▼
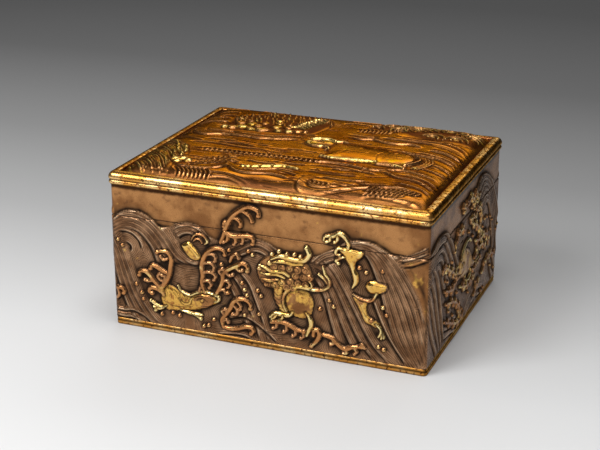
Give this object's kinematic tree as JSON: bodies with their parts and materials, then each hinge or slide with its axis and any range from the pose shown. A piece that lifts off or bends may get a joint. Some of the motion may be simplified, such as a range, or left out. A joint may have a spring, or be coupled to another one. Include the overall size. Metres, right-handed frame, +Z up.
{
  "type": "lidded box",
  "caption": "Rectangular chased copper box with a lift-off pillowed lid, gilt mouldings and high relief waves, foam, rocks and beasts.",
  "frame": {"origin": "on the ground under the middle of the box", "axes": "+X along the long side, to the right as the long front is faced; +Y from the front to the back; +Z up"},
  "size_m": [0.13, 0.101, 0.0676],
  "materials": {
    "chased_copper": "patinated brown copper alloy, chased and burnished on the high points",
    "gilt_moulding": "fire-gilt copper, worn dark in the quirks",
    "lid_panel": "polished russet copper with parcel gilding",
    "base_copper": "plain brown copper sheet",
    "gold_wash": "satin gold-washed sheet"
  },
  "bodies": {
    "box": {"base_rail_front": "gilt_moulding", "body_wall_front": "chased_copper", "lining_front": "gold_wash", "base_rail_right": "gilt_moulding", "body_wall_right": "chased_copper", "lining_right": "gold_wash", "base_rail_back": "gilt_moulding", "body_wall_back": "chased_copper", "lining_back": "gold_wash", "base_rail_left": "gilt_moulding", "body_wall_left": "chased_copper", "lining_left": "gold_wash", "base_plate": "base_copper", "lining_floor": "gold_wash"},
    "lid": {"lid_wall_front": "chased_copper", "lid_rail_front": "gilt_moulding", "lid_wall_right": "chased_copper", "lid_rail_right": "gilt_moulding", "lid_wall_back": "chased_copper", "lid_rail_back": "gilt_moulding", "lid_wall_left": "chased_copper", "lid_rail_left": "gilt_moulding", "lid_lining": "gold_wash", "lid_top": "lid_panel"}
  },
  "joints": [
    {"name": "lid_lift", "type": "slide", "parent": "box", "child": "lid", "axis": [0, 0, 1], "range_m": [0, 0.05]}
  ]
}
▲
▼
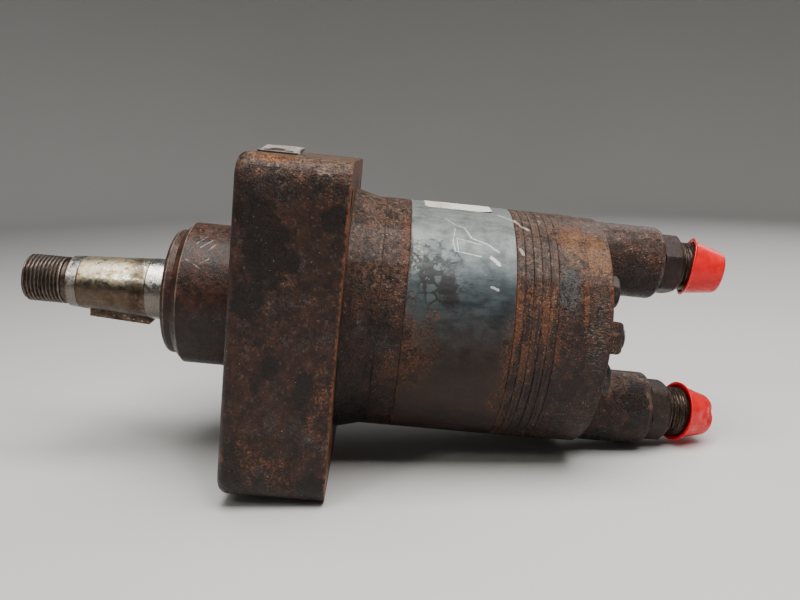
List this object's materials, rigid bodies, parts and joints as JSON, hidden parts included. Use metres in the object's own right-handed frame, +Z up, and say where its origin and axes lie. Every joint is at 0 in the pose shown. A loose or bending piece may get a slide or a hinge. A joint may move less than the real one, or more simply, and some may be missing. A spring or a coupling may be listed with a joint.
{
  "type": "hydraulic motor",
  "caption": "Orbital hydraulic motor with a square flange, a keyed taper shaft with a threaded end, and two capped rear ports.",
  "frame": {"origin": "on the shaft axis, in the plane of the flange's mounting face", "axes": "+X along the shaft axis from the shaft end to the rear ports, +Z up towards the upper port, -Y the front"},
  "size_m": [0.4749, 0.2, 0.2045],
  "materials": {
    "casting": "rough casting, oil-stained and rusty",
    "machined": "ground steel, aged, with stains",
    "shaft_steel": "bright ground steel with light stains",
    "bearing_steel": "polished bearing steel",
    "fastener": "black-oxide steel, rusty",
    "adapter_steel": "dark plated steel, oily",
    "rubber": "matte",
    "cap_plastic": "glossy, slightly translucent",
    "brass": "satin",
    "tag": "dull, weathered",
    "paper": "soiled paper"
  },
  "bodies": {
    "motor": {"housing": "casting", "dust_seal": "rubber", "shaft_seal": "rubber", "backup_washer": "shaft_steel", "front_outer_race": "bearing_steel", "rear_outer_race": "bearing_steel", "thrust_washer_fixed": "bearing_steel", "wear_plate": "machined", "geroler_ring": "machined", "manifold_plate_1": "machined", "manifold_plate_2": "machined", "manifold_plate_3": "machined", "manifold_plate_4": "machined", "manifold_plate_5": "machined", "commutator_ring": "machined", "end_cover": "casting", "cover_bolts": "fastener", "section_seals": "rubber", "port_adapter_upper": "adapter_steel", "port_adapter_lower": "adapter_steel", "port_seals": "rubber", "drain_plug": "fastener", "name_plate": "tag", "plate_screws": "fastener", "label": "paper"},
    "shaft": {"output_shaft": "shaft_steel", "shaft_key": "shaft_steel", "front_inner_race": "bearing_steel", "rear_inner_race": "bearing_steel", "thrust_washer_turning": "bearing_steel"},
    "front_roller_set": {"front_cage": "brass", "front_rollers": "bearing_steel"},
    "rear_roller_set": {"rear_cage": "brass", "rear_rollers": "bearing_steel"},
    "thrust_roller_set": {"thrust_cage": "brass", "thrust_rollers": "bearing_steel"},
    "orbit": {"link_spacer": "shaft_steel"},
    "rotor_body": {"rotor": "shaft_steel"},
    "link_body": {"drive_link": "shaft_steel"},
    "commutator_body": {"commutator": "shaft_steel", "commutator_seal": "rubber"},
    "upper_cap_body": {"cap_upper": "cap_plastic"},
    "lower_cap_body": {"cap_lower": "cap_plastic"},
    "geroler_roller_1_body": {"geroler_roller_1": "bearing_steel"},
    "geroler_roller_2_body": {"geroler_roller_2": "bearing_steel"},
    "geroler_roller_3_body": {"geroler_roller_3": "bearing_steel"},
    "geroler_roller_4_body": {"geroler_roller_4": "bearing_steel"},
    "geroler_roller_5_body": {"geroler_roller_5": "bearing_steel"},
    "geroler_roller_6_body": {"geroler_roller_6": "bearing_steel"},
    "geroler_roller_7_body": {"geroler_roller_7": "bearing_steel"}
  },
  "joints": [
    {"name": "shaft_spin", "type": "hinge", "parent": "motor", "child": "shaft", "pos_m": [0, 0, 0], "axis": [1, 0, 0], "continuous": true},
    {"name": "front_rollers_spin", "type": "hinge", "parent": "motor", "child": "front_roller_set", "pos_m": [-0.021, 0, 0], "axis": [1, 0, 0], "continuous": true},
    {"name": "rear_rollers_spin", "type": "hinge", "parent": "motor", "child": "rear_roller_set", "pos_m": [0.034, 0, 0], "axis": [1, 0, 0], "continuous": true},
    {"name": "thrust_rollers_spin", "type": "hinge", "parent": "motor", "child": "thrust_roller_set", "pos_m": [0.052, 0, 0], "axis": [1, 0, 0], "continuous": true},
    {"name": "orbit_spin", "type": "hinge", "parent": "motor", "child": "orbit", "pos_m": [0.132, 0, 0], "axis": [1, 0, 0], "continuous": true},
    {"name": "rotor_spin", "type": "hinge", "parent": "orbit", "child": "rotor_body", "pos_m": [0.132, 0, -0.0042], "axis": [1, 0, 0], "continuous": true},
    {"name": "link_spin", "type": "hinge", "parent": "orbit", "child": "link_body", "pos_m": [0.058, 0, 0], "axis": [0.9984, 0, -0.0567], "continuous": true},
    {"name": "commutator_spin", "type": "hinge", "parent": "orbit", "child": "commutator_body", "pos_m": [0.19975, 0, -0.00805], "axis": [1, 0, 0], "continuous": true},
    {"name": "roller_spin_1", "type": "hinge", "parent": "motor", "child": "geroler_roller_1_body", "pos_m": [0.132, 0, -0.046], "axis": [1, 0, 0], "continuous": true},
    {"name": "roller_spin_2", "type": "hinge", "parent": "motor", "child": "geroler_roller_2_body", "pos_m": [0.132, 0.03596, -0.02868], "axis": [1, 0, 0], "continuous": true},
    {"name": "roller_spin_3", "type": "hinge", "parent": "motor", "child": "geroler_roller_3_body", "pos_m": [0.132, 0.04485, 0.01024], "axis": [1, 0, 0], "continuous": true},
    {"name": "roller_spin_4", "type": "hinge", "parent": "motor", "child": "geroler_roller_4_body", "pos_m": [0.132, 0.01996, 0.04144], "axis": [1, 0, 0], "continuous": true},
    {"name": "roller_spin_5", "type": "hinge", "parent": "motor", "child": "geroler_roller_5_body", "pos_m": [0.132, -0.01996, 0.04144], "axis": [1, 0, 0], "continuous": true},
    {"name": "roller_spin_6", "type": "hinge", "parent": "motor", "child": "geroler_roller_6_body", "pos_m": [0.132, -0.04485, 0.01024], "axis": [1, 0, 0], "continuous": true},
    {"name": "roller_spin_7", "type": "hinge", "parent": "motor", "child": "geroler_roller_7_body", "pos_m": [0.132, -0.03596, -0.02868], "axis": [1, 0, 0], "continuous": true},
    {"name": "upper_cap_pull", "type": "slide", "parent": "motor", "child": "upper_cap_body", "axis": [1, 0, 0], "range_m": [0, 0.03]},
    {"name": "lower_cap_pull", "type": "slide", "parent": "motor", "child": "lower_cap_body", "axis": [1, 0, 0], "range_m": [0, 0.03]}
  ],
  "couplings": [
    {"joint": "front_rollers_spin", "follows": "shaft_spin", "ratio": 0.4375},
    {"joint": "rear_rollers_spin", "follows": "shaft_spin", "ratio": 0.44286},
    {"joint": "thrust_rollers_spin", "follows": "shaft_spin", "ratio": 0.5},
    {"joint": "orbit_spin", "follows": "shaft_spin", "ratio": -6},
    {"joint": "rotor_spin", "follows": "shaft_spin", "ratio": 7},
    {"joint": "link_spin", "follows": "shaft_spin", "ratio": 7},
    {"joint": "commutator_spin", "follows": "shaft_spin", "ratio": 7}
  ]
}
▲
▼
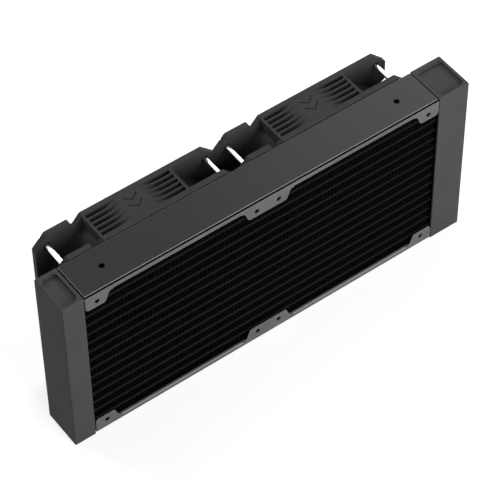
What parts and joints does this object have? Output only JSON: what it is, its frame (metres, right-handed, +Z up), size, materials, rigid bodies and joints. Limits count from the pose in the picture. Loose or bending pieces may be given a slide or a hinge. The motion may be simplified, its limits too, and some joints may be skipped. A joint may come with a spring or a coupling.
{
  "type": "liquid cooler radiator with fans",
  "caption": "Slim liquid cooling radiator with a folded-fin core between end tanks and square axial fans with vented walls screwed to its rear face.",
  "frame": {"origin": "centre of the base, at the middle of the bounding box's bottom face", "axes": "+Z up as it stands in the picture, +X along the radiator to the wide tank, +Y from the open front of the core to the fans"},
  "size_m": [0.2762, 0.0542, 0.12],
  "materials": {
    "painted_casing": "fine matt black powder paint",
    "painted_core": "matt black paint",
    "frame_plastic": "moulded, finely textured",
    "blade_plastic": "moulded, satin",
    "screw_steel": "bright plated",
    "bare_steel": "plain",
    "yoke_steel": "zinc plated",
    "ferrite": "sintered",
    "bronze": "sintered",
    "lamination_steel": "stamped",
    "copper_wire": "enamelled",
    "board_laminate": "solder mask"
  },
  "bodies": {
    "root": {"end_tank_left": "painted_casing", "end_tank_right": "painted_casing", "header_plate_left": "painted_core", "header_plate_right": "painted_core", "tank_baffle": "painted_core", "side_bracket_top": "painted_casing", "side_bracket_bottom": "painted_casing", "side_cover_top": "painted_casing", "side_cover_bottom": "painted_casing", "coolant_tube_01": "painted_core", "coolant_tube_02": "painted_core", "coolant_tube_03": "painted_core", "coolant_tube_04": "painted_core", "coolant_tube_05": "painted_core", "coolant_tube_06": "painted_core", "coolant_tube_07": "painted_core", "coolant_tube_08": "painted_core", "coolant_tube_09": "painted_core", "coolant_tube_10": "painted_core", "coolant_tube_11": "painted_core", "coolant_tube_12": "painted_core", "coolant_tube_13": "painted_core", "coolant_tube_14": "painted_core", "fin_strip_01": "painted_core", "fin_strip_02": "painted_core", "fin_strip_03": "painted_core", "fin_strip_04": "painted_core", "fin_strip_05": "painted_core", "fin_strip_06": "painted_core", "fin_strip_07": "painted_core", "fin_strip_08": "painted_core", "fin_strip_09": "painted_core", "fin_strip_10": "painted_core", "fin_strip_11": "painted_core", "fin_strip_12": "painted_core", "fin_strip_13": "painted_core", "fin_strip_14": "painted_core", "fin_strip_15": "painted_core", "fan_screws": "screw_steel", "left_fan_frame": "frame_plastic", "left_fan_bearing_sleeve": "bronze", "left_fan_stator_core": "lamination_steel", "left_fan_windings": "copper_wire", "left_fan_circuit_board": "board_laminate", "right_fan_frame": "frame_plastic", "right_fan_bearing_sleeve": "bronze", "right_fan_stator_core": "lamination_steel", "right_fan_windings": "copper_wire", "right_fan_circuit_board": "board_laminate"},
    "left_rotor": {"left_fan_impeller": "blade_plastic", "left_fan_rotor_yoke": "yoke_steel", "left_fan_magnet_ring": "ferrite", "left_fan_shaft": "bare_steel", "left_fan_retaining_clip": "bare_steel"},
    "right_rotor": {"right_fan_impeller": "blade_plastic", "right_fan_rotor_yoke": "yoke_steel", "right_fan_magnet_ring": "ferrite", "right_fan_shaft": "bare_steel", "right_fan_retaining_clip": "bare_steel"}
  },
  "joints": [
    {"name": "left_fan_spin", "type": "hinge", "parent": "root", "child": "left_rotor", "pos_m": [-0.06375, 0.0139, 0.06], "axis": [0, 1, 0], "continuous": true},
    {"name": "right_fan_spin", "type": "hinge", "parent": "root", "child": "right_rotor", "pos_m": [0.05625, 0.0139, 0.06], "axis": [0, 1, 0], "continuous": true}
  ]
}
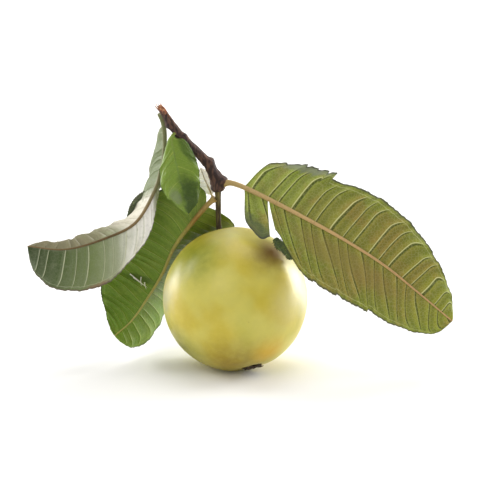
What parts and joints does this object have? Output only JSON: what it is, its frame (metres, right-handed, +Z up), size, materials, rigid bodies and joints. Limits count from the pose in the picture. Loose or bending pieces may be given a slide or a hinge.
▲
# What you have to do
Find the word "parts" in the material, then list each line that holds it.

# Written solution
Give this object's kinematic tree as JSON: bodies with their parts and materials, then each hinge or slide with its axis and any range from the pose shown. A piece that lifts off or bends may get a joint. Some of the motion may be simplified, such as a range, or left out. A joint may have a spring, or be coupled to another one. Include the overall size. Metres, right-handed frame, +Z up.
List this object's materials, rigid bodies, parts and joints as JSON, hidden parts included. Use metres in the object's own right-handed frame, +Z up, and say where its origin and axes lie. Every joint is at 0 in the pose shown. A loose or bending piece may get a slide or a hinge. A joint may move less than the real one, or more simply, and some may be missing. A spring or a coupling may be listed with a joint.
What parts and joints does this object have? Output only JSON: what it is, its frame (metres, right-handed, +Z up), size, materials, rigid bodies and joints. Limits count from the pose in the picture. Loose or bending pieces may be given a slide or a hinge. The motion may be simplified, its limits too, and some joints may be skipped. A joint may come with a spring or a coupling.
What parts and joints does this object have? Output only JSON: what it is, its frame (metres, right-handed, +Z up), size, materials, rigid bodies and joints. Limits count from the pose in the picture. Loose or bending pieces may be given a slide or a hinge.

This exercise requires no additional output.